Lucia Panigalli deve essere protetta dalle istituzioni e non deve vivere nella paura. Ha il diritto di essere una donna libera e lo Stato le deve garantire protezione. La sua non deve essere la cronaca di una morte annunciata come è accaduto in passato ad altre donne vessate da uomini violenti che prima sono state private della libertà e poi della vita: come Marianna Manduca, uccisa dopo 12 inutili denunce dall’ex marito, a Palagonia. O come Elisaveta Talpis che venne gravemente ferita e perse un figlio: Ion Talpis ferito a morte mentre la difendeva dall’aggressione di Andrej Talpis (l’Italia è stata condannata dalla Corte Europea dei diritti umani per non aver agito con sufficiente rapidità per proteggere una donna vittima di violenza).

Lucia Panigalli subì stalking da Mauro Fabbri dopo la fine di una breve relazione. La notte del 16 marzo del 2010 mentre rientrava a casa venne brutalmente aggredita da un uomo incappucciato che la accoltellò e poi cercò di finirla a calci sulla testa con scarpe da lavoro. Quell’uomo era l’ex, Mauro Fabbri che venne condannato a 8 anni e 6 mesi. La fine della pena era prevista nel 2020 ma ha usufruito di uno sconto di pena: 224 giorni in meno per buona condotta anche se in carcere promise al compagno di cella, Radev Stanyo Dobrev, 25 mila euro, un trattore e un’auto per finire ciò che lui aveva cominciato. Per questo venne processato e assolto nel 2017 perché, in base all’articolo 115 del codice penale, era stato un “quasi delitto”. Lucia Panigalli da due anni si sta battendo con gli avvocati Eugenio Gallerani e Giacomo Forlani per modificare una norma che esclude che due o più persone possano essere condannate per essersi accordate con l’obiettivo di commettere un reato, se questo poi non viene commesso. Ora Lucia vive con la sensazione di avere i giorni contati, “è come avere un cancro“, dice di vivere come una malata terminale perché l’uomo che voleva ucciderla, è libero dal 29 luglio e abita a 4 chilometri di distanza.

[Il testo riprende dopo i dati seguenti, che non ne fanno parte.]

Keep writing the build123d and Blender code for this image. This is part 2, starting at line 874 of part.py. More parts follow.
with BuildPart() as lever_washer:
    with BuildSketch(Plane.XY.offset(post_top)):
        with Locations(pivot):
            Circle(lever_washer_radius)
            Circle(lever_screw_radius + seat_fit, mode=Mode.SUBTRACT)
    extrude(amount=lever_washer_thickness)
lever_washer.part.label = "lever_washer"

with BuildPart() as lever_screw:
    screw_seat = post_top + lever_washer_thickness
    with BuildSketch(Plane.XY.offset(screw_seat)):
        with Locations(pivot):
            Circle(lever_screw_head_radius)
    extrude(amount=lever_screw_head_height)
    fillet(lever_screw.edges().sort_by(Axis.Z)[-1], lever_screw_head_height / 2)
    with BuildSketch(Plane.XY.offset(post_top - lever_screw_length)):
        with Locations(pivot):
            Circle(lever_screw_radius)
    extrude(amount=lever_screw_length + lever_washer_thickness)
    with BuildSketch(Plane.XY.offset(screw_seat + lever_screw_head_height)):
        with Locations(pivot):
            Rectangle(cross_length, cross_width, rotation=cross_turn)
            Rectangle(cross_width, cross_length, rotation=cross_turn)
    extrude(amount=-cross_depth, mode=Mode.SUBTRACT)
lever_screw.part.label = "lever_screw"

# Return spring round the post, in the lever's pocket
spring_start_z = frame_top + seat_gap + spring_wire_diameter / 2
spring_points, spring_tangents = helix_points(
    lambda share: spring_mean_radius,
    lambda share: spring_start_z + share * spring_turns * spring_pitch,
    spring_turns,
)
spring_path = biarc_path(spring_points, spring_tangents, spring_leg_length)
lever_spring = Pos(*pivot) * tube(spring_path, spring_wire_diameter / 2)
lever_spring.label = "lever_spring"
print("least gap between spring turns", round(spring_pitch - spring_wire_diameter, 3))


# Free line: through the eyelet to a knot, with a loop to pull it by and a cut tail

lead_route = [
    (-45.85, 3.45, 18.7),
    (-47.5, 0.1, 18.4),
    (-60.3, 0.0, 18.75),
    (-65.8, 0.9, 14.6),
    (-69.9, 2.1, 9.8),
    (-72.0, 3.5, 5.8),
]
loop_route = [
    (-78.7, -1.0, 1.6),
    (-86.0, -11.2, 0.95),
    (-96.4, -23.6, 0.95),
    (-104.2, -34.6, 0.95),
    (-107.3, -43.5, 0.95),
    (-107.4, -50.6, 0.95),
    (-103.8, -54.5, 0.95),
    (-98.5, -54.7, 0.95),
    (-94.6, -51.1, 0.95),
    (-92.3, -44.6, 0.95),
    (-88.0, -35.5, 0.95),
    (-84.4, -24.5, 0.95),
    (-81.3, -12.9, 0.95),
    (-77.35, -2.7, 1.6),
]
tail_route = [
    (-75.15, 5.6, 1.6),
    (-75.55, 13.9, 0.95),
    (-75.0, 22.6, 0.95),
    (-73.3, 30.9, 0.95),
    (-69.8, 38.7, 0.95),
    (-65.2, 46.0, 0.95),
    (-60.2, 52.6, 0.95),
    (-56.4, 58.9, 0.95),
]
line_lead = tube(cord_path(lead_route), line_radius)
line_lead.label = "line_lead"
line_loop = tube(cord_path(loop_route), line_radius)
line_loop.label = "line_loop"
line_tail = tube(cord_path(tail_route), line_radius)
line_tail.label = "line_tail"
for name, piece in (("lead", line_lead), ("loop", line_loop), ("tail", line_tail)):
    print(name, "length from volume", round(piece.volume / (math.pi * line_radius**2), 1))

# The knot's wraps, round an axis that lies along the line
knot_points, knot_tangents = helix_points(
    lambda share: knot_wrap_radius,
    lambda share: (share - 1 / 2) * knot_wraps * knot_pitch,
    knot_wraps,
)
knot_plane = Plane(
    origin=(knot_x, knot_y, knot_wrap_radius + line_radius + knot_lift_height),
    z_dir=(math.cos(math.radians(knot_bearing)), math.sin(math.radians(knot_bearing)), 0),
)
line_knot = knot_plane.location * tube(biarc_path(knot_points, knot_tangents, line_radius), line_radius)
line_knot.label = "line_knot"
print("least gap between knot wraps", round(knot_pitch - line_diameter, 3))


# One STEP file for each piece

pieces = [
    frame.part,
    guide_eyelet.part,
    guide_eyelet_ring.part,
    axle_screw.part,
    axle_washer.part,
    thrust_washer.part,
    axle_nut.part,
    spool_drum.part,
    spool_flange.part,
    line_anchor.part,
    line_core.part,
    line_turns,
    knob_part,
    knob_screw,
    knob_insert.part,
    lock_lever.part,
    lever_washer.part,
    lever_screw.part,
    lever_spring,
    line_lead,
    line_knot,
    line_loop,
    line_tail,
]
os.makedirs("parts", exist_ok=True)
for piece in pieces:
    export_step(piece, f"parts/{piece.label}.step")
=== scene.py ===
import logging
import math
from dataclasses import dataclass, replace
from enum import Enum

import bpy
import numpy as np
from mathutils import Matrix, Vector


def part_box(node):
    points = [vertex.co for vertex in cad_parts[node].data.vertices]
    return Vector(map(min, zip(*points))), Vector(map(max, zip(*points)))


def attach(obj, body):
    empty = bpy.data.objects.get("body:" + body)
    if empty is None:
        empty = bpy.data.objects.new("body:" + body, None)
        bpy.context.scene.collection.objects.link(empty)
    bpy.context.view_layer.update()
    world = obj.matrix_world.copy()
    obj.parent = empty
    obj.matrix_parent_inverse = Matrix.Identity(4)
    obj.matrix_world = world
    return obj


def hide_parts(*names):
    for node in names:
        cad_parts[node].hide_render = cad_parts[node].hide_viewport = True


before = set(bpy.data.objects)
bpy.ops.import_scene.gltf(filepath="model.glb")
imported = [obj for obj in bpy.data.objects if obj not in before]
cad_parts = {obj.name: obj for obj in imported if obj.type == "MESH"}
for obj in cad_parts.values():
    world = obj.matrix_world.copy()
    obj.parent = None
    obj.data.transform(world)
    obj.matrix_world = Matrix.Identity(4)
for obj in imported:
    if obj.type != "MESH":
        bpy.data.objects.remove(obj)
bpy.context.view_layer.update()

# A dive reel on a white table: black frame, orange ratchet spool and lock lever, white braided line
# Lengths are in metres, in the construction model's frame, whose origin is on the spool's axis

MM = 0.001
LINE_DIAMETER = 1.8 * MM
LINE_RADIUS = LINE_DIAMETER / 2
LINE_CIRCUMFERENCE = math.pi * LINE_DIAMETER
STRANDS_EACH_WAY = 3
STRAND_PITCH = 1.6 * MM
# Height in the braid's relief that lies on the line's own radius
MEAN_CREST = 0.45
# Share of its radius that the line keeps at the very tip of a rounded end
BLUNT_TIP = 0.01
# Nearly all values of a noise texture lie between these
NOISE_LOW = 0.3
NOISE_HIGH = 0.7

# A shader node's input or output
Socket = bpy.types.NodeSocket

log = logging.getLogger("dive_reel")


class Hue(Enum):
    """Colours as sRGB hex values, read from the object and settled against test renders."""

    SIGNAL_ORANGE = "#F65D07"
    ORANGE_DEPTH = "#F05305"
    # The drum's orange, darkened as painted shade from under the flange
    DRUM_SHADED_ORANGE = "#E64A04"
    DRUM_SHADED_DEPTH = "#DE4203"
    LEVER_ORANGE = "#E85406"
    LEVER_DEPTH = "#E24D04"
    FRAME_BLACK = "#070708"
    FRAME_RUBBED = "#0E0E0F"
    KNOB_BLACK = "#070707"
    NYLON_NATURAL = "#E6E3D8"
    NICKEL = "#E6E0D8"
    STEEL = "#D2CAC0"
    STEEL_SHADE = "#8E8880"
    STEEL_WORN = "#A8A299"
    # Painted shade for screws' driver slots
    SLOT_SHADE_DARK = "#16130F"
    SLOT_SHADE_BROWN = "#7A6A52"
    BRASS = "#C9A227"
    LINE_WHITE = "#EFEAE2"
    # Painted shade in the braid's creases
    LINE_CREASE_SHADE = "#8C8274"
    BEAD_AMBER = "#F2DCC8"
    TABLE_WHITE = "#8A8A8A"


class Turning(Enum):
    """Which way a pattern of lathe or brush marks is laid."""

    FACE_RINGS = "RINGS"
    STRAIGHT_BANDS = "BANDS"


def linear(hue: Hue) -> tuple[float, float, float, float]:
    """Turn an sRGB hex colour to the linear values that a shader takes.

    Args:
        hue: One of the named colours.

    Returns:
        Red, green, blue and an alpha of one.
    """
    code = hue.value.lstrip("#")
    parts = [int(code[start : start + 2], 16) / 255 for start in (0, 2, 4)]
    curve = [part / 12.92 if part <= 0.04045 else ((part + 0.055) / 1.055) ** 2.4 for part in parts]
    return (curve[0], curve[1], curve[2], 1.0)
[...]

Le situazioni di potenziale minaccia sono difficili da affrontare. Le misure cautelari nei casi di violenza contro le donne prevedono l’allontanamento dalla casa familiare, il divieto di avvicinamento alla persona offesa, gli arresti domiciliari e il carcere. “Sono misure efficaci – spiega Elena Baggioni, avvocata D.i.RE (Donne in Rete contro la violenza) – ma ci sono situazioni in cui purtroppo sono insufficienti perché i violenti non si fermano anche se colpiti da provvedimenti e allora le donne devono essere messe al sicuro allontanandosi dai luoghi in cui vivono e che frequentano abitualmente”. È difficile da accettare ed è ingiusto ma a volte non ci sono alternative perché il ‘fine pena mai‘ per i rei, non esiste, salvo casi rari. “In questo caso – spiega Baggioni – le Case Rifugio a indirizzo segreto possono accogliere e ospitare per diversi mesi le donne che sono in una situazione di pericolo e possono aiutarle a ricostruirsi una vita anche in altre città. Accade non di rado che i Centri antiviolenza accolgano donne provenienti da altre città o regioni, per garantire loro una maggiore sicurezza”.

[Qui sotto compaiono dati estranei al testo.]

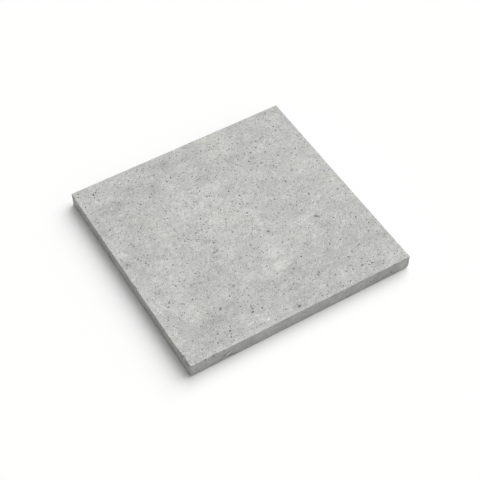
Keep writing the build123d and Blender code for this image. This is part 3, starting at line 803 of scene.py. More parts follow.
def ringPlan(marks, kind, firstNumber):
    # Plan points of the rings of one kind's marks: place, depth, darkness, which is partly painted
    # shade that deepens with the depth, lightness and the number of a crisp rim, or -1. A mark's
    # outline is bent out of true by two waves and by three waves round it.
    made = []
    number = firstNumber + np.arange(len(marks)) if kind["crisp"] else np.full(len(marks), -1)
    start = np.random.default_rng(firstNumber).uniform(0, 2 * math.pi, (2, len(marks), 1))
    turn = marks[:, 4:5]
    for share, points, deep, toned in kind["rings"]:
        angle = np.arange(points) / points * 2 * math.pi
        two = markShape["twoWaves"] * np.cos(2 * angle + start[0])
        three = markShape["threeWaves"] * np.cos(3 * angle + start[1])
        bent = share * (1 + two + three)
        p = marks[:, 2:3] * bent * np.cos(angle)
        q = marks[:, 3:4] * bent * np.sin(angle)
        x = marks[:, 0:1] + p * np.cos(turn) - q * np.sin(turn)
        y = marks[:, 1:2] + p * np.sin(turn) + q * np.cos(turn)
        rim = np.broadcast_to(number[:, None] if share == 1.0 else -1, x.shape)
        sunk, dark, light = (
            np.broadcast_to(marks[:, column:column + 1] * part, x.shape)
            for column, part in ((5, deep), (6, toned), (7, toned))
        )
        made.append(np.stack([x, y, sunk, dark, light, rim], -1).reshape(-1, 6))
    return np.vstack(made)


def markPlan(listed, plan, low, high, cracks=None):
    # every mark of one panel: the rows of its rings and cracks, and the ovals to keep clear of
    kinds = [(markKinds[kind], ovals(rows, kind)) for kind, rows in listed.items()]
    rows = []
    taken = [np.zeros((0, 8))] + [marks for kind, marks in kinds]
    for number, line in enumerate(cracks["lines"] if cracks else []):
        made, middle = furrow(line, cracks, cracks["seed"] + number)
        rows.append(made)
        half = cracks["width"] / 2
        taken.append(np.c_[middle, np.tile([half, half, 0, 0, 0, 0], (len(middle), 1))])
    pores = scatter(plan, low + plan["border"], high - plan["border"], np.vstack(taken))
    first = plan["firstMark"]
    for kind, marks in kinds + [(markKinds["speck"], pores)]:
        rows.append(ringPlan(marks, kind, first))
        first += len(marks)
    return np.vstack(rows), np.vstack(taken + [pores])


def lattice(low, high, step, seed, jitter=0.22, margin=0.45):
    # staggered rows of points, each moved a little by chance; jitter and the margin along the
    # border are shares of the step
    draw = np.random.default_rng(seed)
    rise = step * math.sqrt(0.75)
    rows = np.arange(low[1] + rise / 2, high[1], rise)
    across = np.arange(low[0] + step / 2, high[0], step)
    x = across[None, :] + np.where(np.arange(len(rows)) % 2, step / 2, 0)[:, None]
    y = np.broadcast_to(rows[:, None], x.shape)
    points = np.stack([x, y], -1).reshape(-1, 2) + draw.uniform(-jitter, jitter, (x.size, 2)) * step
    keep = ((points > low + step * margin) & (points < high - step * margin)).all(1)
    return points[keep]


def clearOf(points, marks, margin, atOnce=100):
    # the points that lie outside every mark, by a margin, for about that many marks at once
    kept = np.ones(len(points), bool)
    for part in np.array_split(np.arange(len(marks)), max(1, len(marks) // atOnce)):
        near = marks[part]
        x = points[:, None, 0] - near[None, :, 0]
        y = points[:, None, 1] - near[None, :, 1]
        p = x * np.cos(near[:, 4]) + y * np.sin(near[:, 4])
        q = y * np.cos(near[:, 4]) - x * np.sin(near[:, 4])
        long, wide = (markShape["room"] * near[:, column] + margin for column in (2, 3))
        kept &= ((p / long) ** 2 + (q / wide) ** 2 > 1).all(1)
    return points[kept]


def innerPlan(name, listed, low, high, cracks=None):
    # the inner points of one panel: the plain mesh between the marks, and the marks' rows
    plan = panels[name]
    low, high = np.array(low), np.array(high)
    rings, marks = markPlan(listed, plan, low, high, cracks)
    return clearOf(lattice(low, high, plan["step"], plan["meshSeed"]), marks, plan["room"]), rings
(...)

Nei casi di elevata pericolosità possono essere applicate anche le “misure di prevenzione” che sono solitamente adottate per mafiosi o ultrà del calcio. Sono un cavallo di battaglia del giudice Fabio Roia, presidente di sezione del Tribunale di Milano. Si tratta di interventi imposti a soggetti pericolosi, con precedenti penali, che prevedono controlli e limitazioni della libertà di movimento per un periodo che va da 1 a 5 anni. Ci sono anche i braccialetti elettronici ma sono una soluzione solo apparentemente semplice. Ma sono pochi e ce ne sono di due tipi. Uno che viene messo a coloro che sono agli arresti domiciliari e l’altro tipo che in teoria dovrebbe essere indossato da chi è colpito da divieto di avvicinamento ma ci sono stati problemi tecnici. La vittima è dotata di un device che in alcuni casi si è attivato anche se lo stalker non si stava avvicinando.

La storia di Lucia è anche la storia di un fallimento dello Stato e del sistema. Come è possibile che un detenuto dica a un compagno di cella di voler uccidere una donna e ottenga uno sconto di pena per buona condotta? E che ne è dei percorsi di recupero dei carcerati se Mauro Fabbri progettava crimini mentre era in carcere? Ora le istituzioni devono pensare a Lucia che deve essere al sicuro e libera dalla paura e i Centri antiviolenza dell’Emilia Romagna sono pronti ad accoglierla.